What is required: Begin at the line containing "Recreate this object" in the entries below and end at the line containing "ring_t = 2.6; // [2.2:0.1:2.8]"; transcribe that range exactly and nothing outside it.

Input rows:
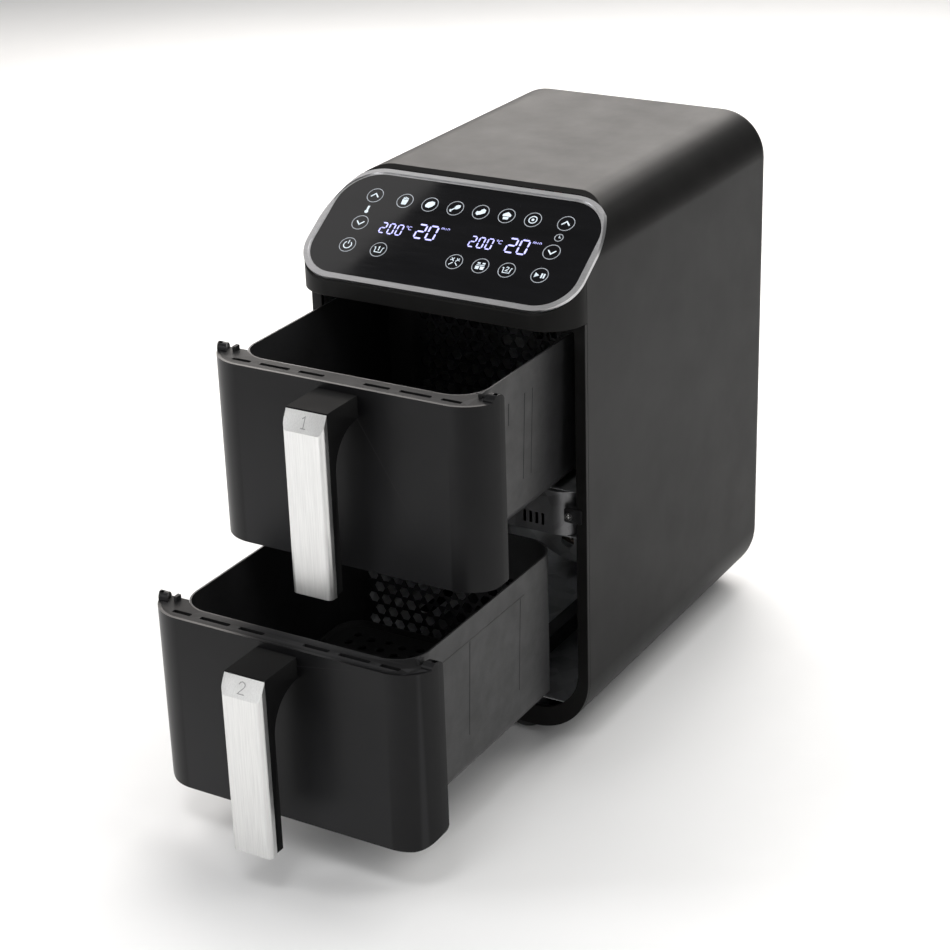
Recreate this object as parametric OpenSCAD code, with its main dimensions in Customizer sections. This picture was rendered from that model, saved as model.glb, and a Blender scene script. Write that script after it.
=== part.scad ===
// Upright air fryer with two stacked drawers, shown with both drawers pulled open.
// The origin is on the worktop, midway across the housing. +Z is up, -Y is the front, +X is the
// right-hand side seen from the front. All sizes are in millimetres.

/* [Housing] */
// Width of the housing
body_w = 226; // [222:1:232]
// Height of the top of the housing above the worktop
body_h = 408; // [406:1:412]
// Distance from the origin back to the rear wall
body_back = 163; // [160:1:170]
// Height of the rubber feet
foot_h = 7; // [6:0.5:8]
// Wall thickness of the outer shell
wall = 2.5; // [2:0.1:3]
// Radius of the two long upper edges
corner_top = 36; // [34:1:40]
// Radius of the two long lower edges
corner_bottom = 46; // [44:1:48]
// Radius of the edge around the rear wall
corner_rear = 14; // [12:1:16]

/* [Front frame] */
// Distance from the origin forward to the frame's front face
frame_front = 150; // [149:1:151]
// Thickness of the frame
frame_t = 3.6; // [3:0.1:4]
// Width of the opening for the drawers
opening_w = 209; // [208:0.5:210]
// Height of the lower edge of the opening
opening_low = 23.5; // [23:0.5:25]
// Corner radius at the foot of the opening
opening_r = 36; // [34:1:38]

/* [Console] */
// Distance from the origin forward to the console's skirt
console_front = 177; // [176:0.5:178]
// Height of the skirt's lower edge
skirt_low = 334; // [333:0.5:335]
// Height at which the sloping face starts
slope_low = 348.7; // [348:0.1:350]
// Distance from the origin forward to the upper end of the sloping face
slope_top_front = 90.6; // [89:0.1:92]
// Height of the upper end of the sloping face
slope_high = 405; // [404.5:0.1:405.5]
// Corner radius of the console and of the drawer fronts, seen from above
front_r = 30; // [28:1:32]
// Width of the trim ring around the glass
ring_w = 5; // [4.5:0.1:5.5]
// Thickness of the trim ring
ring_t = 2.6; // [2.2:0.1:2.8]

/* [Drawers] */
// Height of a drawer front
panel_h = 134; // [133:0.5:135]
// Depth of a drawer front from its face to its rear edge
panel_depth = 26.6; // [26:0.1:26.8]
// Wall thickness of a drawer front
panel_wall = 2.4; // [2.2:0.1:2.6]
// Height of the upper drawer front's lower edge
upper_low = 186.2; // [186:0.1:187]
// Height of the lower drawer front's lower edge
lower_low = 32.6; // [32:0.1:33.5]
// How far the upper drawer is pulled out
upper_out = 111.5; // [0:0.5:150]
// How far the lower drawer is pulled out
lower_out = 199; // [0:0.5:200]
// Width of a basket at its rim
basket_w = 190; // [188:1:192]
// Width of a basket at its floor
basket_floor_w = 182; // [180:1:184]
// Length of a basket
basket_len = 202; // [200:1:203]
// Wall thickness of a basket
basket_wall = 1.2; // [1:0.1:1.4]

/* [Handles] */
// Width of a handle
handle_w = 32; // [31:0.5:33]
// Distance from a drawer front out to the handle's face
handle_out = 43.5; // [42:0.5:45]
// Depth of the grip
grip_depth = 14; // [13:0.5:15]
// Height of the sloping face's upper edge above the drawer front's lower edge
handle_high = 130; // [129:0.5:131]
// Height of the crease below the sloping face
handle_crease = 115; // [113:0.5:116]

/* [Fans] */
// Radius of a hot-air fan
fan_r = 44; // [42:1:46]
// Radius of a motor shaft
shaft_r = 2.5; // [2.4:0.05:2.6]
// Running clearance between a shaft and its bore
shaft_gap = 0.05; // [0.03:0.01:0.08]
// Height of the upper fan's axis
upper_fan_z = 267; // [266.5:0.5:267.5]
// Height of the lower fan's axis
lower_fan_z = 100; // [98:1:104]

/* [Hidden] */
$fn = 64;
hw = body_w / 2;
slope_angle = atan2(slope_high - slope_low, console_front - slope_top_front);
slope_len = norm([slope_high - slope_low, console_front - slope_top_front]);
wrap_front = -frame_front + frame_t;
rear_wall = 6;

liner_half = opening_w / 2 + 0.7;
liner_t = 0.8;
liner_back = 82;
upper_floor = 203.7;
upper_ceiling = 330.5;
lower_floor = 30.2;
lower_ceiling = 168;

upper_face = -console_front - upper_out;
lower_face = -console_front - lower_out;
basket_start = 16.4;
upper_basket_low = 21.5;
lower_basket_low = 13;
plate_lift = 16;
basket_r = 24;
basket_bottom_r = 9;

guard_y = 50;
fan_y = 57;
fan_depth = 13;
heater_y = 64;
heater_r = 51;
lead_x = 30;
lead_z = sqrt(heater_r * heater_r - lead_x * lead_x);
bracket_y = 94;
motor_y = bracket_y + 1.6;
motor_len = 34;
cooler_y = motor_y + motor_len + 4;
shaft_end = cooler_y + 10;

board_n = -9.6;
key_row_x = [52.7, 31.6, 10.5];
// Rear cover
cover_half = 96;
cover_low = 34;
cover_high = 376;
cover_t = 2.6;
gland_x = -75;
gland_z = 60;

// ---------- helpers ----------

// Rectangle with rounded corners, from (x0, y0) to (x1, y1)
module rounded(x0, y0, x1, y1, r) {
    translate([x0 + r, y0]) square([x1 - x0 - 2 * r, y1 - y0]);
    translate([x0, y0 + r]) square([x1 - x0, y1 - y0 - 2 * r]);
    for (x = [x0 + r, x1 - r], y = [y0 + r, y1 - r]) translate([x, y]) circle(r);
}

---

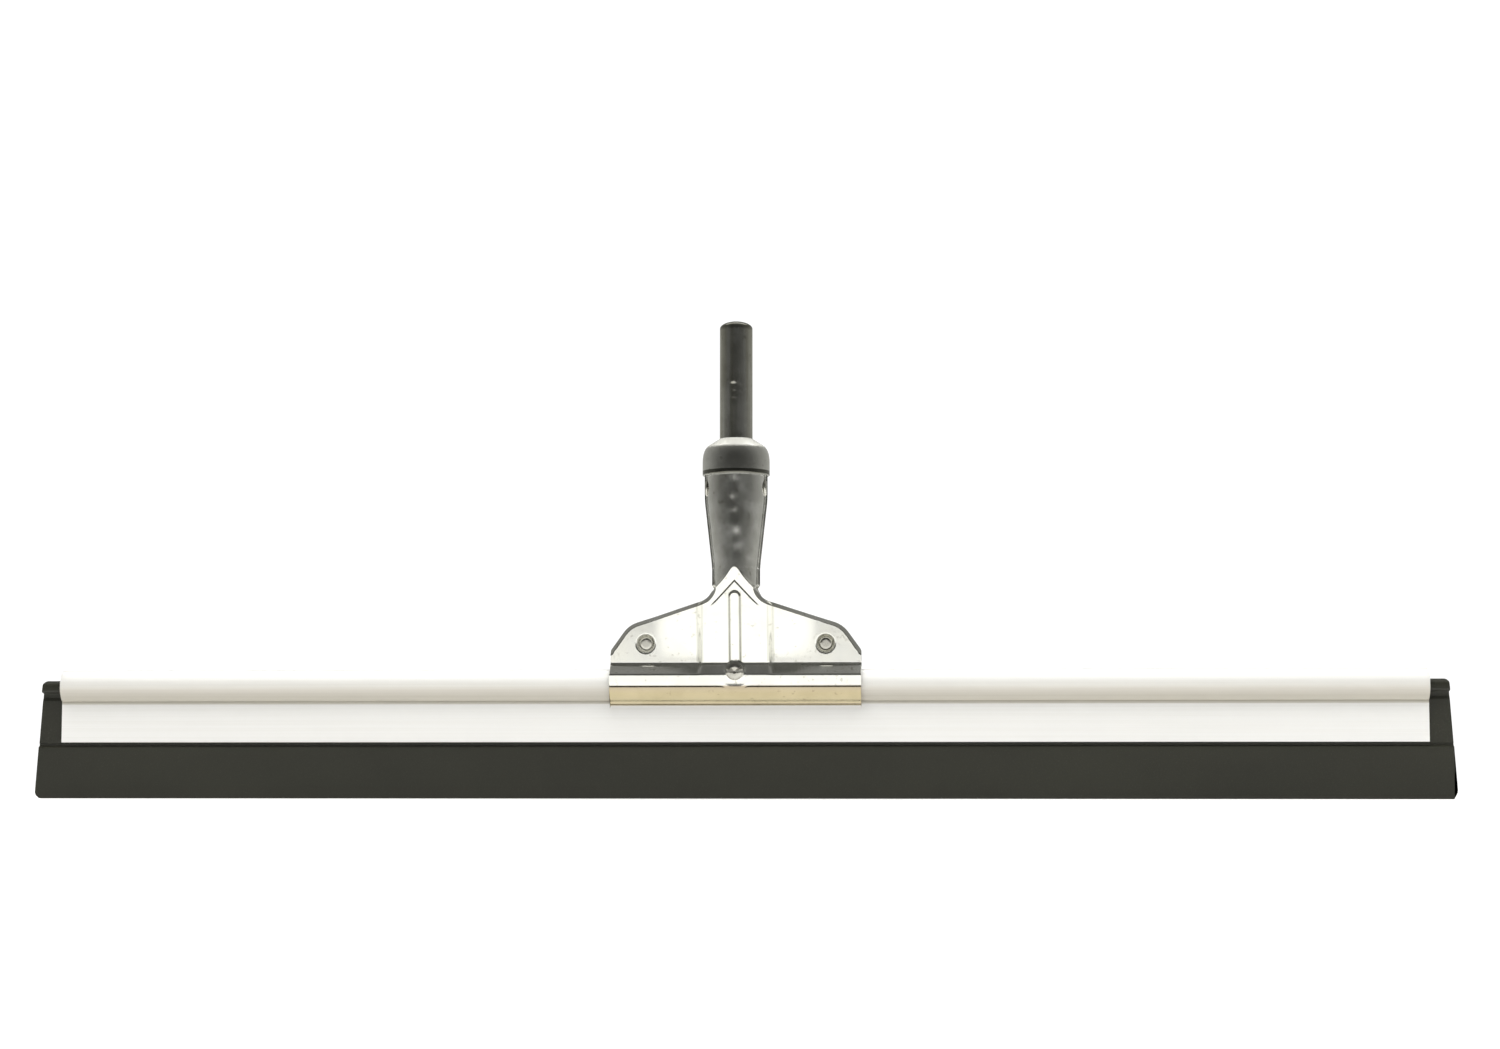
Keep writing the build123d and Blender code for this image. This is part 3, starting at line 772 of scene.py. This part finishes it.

Exercise answer:
Recreate this object as parametric OpenSCAD code, with its main dimensions in Customizer sections. This picture was rendered from that model, saved as model.glb, and a Blender scene script. Write that script after it.
=== part.scad ===
// Upright air fryer with two stacked drawers, shown with both drawers pulled open.
// The origin is on the worktop, midway across the housing. +Z is up, -Y is the front, +X is the
// right-hand side seen from the front. All sizes are in millimetres.

/* [Housing] */
// Width of the housing
body_w = 226; // [222:1:232]
// Height of the top of the housing above the worktop
body_h = 408; // [406:1:412]
// Distance from the origin back to the rear wall
body_back = 163; // [160:1:170]
// Height of the rubber feet
foot_h = 7; // [6:0.5:8]
// Wall thickness of the outer shell
wall = 2.5; // [2:0.1:3]
// Radius of the two long upper edges
corner_top = 36; // [34:1:40]
// Radius of the two long lower edges
corner_bottom = 46; // [44:1:48]
// Radius of the edge around the rear wall
corner_rear = 14; // [12:1:16]

/* [Front frame] */
// Distance from the origin forward to the frame's front face
frame_front = 150; // [149:1:151]
// Thickness of the frame
frame_t = 3.6; // [3:0.1:4]
// Width of the opening for the drawers
opening_w = 209; // [208:0.5:210]
// Height of the lower edge of the opening
opening_low = 23.5; // [23:0.5:25]
// Corner radius at the foot of the opening
opening_r = 36; // [34:1:38]

/* [Console] */
// Distance from the origin forward to the console's skirt
console_front = 177; // [176:0.5:178]
// Height of the skirt's lower edge
skirt_low = 334; // [333:0.5:335]
// Height at which the sloping face starts
slope_low = 348.7; // [348:0.1:350]
// Distance from the origin forward to the upper end of the sloping face
slope_top_front = 90.6; // [89:0.1:92]
// Height of the upper end of the sloping face
slope_high = 405; // [404.5:0.1:405.5]
// Corner radius of the console and of the drawer fronts, seen from above
front_r = 30; // [28:1:32]
// Width of the trim ring around the glass
ring_w = 5; // [4.5:0.1:5.5]
// Thickness of the trim ring
ring_t = 2.6; // [2.2:0.1:2.8]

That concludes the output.